My sister and I made my parents cooler by bringing in some color to the Stigger family. And that's the benefit of it. It is a little more work as parent, but you get so much more out of it. And it definitely helped me and my sister to have the viewpoints of two white people and still have the viewpoints of us as biracial kids.

CHIDEYA: If you were talking to someone who was, you know, say 10-years-old, what kind of advice would you give that age a person for dealing with an experience like yours?

Mr. STIGGER: The most important thing is just to tell them that you have someone to talk to. It's always, even if I don't know the person, I'm always down to let them know, here's my email, if you ever need to talk about racial questions or whatnot, you know, I'll type you back.

It wasn't a big issue that I had, it's just always helpful to know that there was someone else there that was sharing my story.

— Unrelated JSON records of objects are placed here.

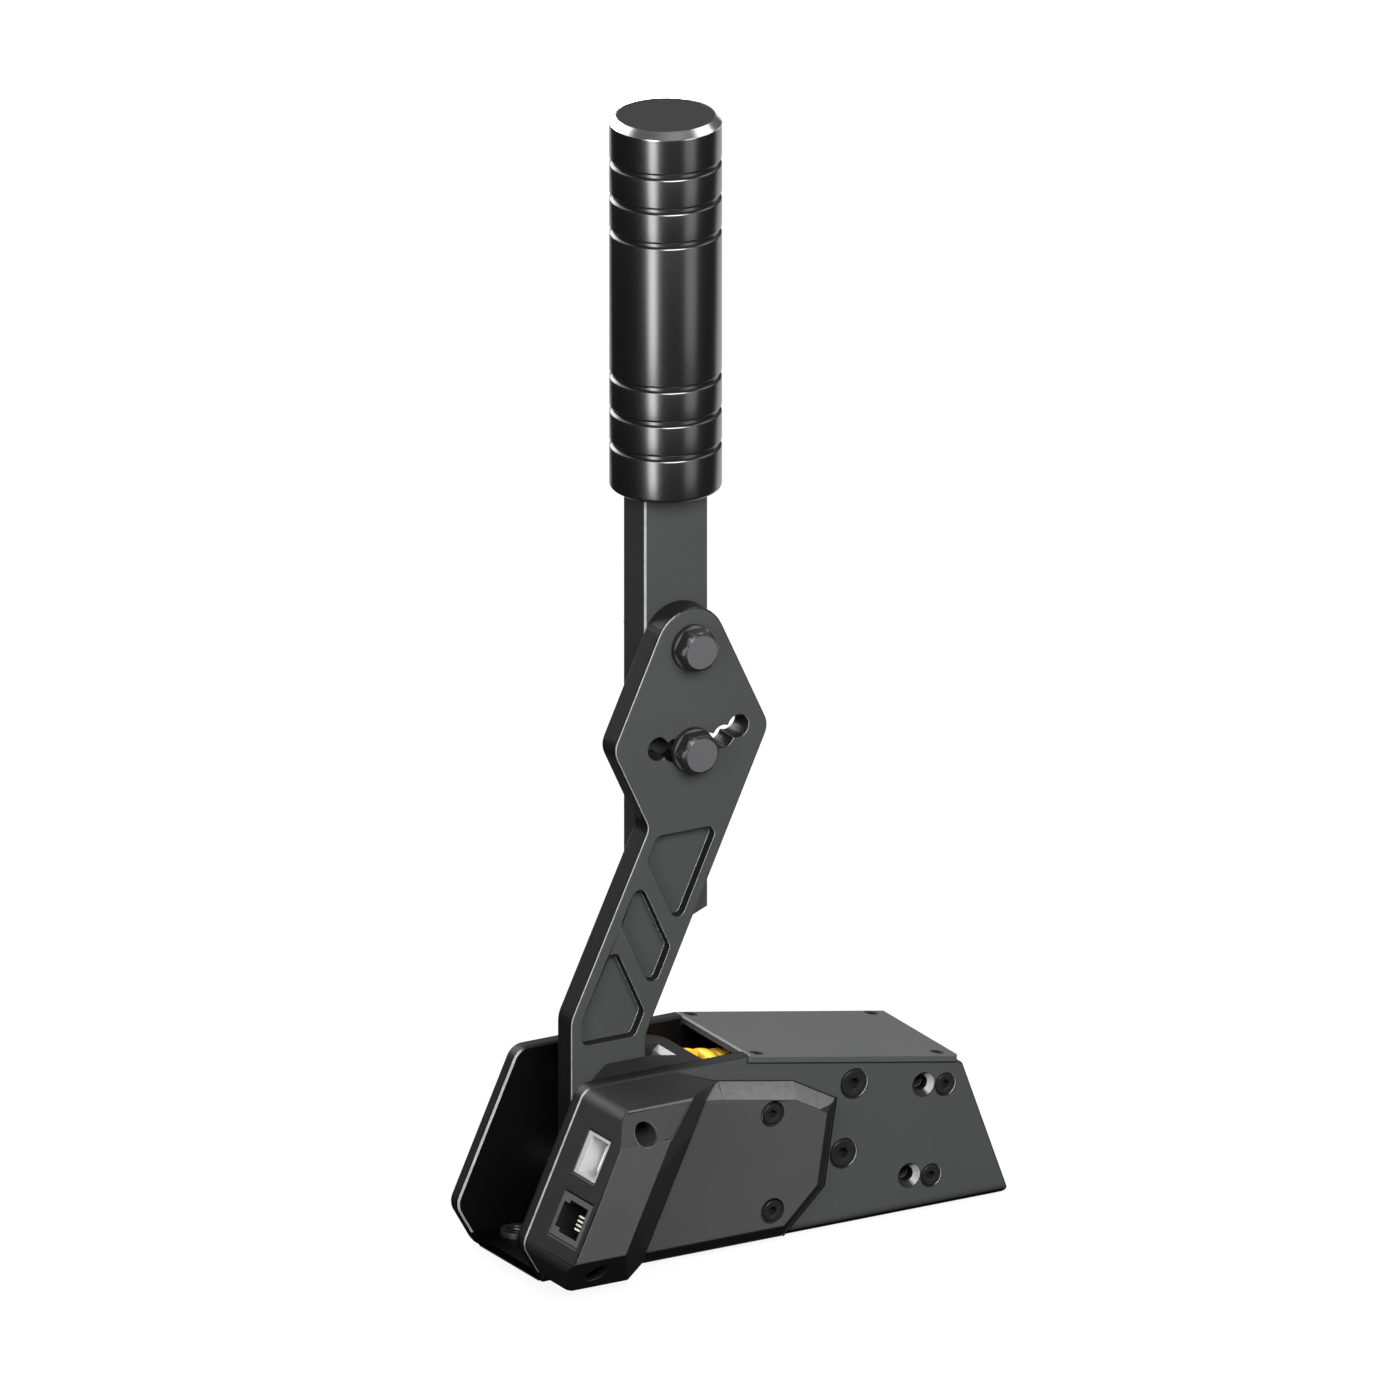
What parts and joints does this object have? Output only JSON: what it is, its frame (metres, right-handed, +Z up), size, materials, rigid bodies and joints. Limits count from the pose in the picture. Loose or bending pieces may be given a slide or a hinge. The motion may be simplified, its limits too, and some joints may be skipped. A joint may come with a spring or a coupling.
{
  "type": "sim racing handbrake",
  "caption": "Handbrake lever for racing simulators: a cranked lever plate pulls against a coil spring in a channel frame, with an angle sensor in a side housing and an adjustable grip.",
  "frame": {"origin": "centre of the base bolt pattern on the frame's underside", "axes": "+X back toward the closed tail, the way the handle is pulled; +Y to the far side, away from the sensor housing; +Z up"},
  "size_m": [0.1537, 0.0725, 0.3217],
  "materials": {
    "frame_metal": "satin dark grey coat",
    "cover_metal": "satin dark grey coat",
    "lever_metal": "dark grey anodised, bevelled",
    "bar_metal": "dark grey anodised",
    "grip_metal": "black anodised, satin",
    "grip_end": "dark matt",
    "block_metal": "dark anodised",
    "pusher_metal": "dark coat",
    "housing_plastic": "fine matt grain",
    "black_steel": "black oxide",
    "steel": "plain bright steel",
    "zinc_steel": "zinc plated",
    "bronze": "sintered bronze",
    "spring_yellow": "yellow spring paint",
    "socket_shell": "bright plated shell",
    "white_plastic": "white moulding",
    "jack_plastic": "dark grey moulding",
    "contacts": "gold plated",
    "board": "green board lacquer",
    "chip": "black moulding",
    "magnet": "nickel plated"
  },
  "bodies": {
    "frame": {"floor_plate": "frame_metal", "near_wall": "frame_metal", "far_wall": "frame_metal", "mount_inserts": "zinc_steel", "top_cover": "cover_metal", "cover_screws": "black_steel", "rear_plate": "frame_metal", "rear_screws": "black_steel", "spring_seat": "block_metal", "seat_screws": "black_steel", "tail_block": "block_metal", "tail_screws": "black_steel", "sensor_housing": "housing_plastic", "panel_screws": "black_steel", "front_screws": "black_steel", "usb_socket": "socket_shell", "usb_tongue": "white_plastic", "jack_body": "jack_plastic", "jack_contacts": "contacts", "circuit_board": "board", "board_screws": "steel", "sensor_board": "board", "angle_sensor": "chip", "board_spacers": "steel", "pivot_bushes": "bronze", "rod_bush": "bronze", "spring": "spring_yellow"},
    "lever": {"lever_plate": "lever_metal", "pivot_axle": "steel", "pivot_spacers": "steel", "axle_screw": "black_steel", "axle_washer": "zinc_steel", "magnet": "magnet", "push_pin": "steel"},
    "pusher": {"pusher_block": "pusher_metal", "push_pad": "steel", "spring_rod": "steel", "rod_washer": "zinc_steel", "rod_nut": "zinc_steel"},
    "handle": {"handle_bar": "bar_metal", "grip": "grip_metal", "grip_screw": "steel", "grip_cap": "grip_end", "upper_bolt": "zinc_steel", "lower_bolt": "zinc_steel", "bolt_washers": "zinc_steel", "bolt_nuts": "zinc_steel"}
  },
  "joints": [
    {"name": "lever_pull", "type": "hinge", "parent": "frame", "child": "lever", "pos_m": [-0.0402, 0, 0.018], "axis": [0, 1, 0], "range_deg": [0, 16], "stiffness_Nm_per_rad": 40, "springref_deg": -5.73},
    {"name": "pusher_slide", "type": "slide", "parent": "frame", "child": "pusher", "axis": [0.9848, 0, -0.1736], "range_m": [0, 0.0069], "deforming": ["spring"]},
    {"name": "handle_angle", "type": "hinge", "parent": "lever", "child": "handle", "pos_m": [-0.0142, 0, 0.1712], "axis": [0, 1, 0], "range_deg": [-30, 20]}
  ],
  "couplings": [
    {"joint": "pusher_slide", "follows": "lever_pull", "m_per_rad": 0.02459}
  ]
}
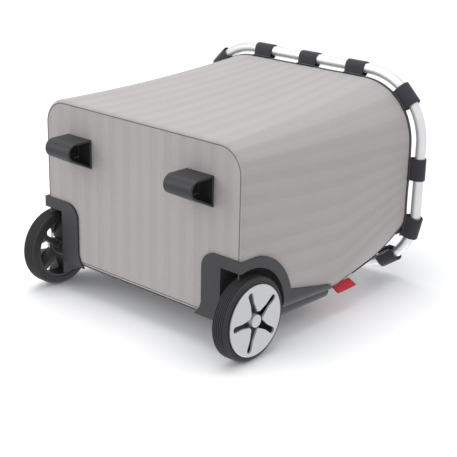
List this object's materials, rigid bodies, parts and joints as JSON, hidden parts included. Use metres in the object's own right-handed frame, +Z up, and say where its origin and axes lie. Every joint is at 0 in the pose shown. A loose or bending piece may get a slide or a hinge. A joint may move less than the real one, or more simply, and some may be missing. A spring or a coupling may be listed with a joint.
{
  "type": "rolling basket trolley",
  "caption": "Soft basket hung in an oval-cornered tube rim, on wheels at the back and feet at the front, with a telescopic pull handle.",
  "frame": {"origin": "on the floor, below the middle of the trolley's bounding box, with the trolley standing upright on its wheels and feet", "axes": "+X to the right side, +Y to the back (wheels and handle), +Z up"},
  "size_m": [0.4238, 0.3219, 0.475],
  "materials": {
    "basket_fabric": "woven polyester, light warm grey, slightly slubbed",
    "webbing": "dark grey woven webbing and binding tape",
    "lining_board": "stiff board covered in dark cloth",
    "tag_cloth": "folded red woven cloth, no lettering",
    "tube_aluminium": "satin anodised tube",
    "cap_silver": "silver lacquered moulding",
    "tyre_rubber": "soft black tread with fine grooves",
    "black_plastic": "fine-grained dark grey moulding",
    "bush_plastic": "plain acetal moulding",
    "grip_plastic": "soft-touch grip moulding",
    "button_plastic": "smooth grey button",
    "zinc_steel": "zinc-plated steel"
  },
  "bodies": {
    "frame": {"basket_wrap": "basket_fabric", "basket_back": "basket_fabric", "basket_bottom": "basket_fabric", "edge_binding": "webbing", "base_board": "lining_board", "back_liner": "lining_board", "seam_tag": "tag_cloth", "rim_tube": "tube_aluminium", "rim_spigot": "black_plastic", "rim_loops": "webbing", "wheel_housing_right": "black_plastic", "wheel_housing_left": "black_plastic", "back_plate": "black_plastic", "housing_screws": "zinc_steel", "axle_right": "zinc_steel", "axle_left": "zinc_steel", "axle_washers": "zinc_steel", "axle_clips": "zinc_steel", "foot_right": "black_plastic", "foot_left": "black_plastic", "foot_screws": "zinc_steel", "lower_bracket": "black_plastic", "bracket_screws": "zinc_steel", "top_bracket": "black_plastic", "rim_clamps": "black_plastic", "clamp_screws": "zinc_steel", "outer_tube_right": "tube_aluminium", "outer_tube_left": "tube_aluminium", "outer_bushes": "bush_plastic"},
    "wheel_right": {"wheel_core_right": "black_plastic", "tyre_right": "tyre_rubber", "wheel_cap_right": "cap_silver", "hub_disc_right": "cap_silver", "wheel_bushes_right": "bush_plastic"},
    "wheel_left": {"wheel_core_left": "black_plastic", "tyre_left": "tyre_rubber", "wheel_cap_left": "cap_silver", "hub_disc_left": "cap_silver", "wheel_bushes_left": "bush_plastic"},
    "middle_stage": {"middle_tube_right": "tube_aluminium", "middle_tube_left": "tube_aluminium", "middle_bridge": "black_plastic", "middle_bushes": "bush_plastic", "middle_plugs": "bush_plastic"},
    "inner_stage": {"inner_tube_right": "tube_aluminium", "inner_tube_left": "tube_aluminium", "inner_plugs": "bush_plastic", "grip_lower": "grip_plastic", "grip_upper": "grip_plastic", "grip_screws": "zinc_steel", "button_spring": "zinc_steel"},
    "button": {"release_button": "button_plastic", "release_rods": "zinc_steel"}
  },
  "joints": [
    {"name": "wheel_right_spin", "type": "hinge", "parent": "frame", "child": "wheel_right", "pos_m": [0.18, 0.10495, 0.056], "axis": [1, 0, 0], "continuous": true},
    {"name": "wheel_left_spin", "type": "hinge", "parent": "frame", "child": "wheel_left", "pos_m": [-0.18, 0.10495, 0.056], "axis": [1, 0, 0], "continuous": true},
    {"name": "handle_stage_1", "type": "slide", "parent": "frame", "child": "middle_stage", "axis": [0, 0, 1], "range_m": [0, 0.255]},
    {"name": "handle_stage_2", "type": "slide", "parent": "middle_stage", "child": "inner_stage", "axis": [0, 0, 1], "range_m": [0, 0.255]},
    {"name": "release_button_press", "type": "slide", "parent": "inner_stage", "child": "button", "axis": [0, 0, -1], "range_m": [0, 0.004], "stiffness_N_per_m": 500, "springref_m": -0.003, "deforming": ["button_spring"]}
  ]
}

I never needed to talk to anybody about it, but it was just really comforting in knowing that I wasn't the only one.

And one of the things that my neighborhood Oak Park did, which is a suburb of Chicago, is to create a group called Project Unity, and it was just a whole bunch of trans-racial families that got together every once in awhile and had picnics and just talked and it was just nice to see that there are other biracial kids out there, other kids that had white parents or parents that were different colors than them. And that was really it. There wasn't any lesson that I needed or advice that I needed. It was just to know that I wasn't the only one out there.

CHIDEYA: Aaron, thanks so much.

Mr. STIGGER: Thank you.

CHIDEYA: Aaron Stigger is an L.A. based actor, and he spoke with us today from the studios of NPR West.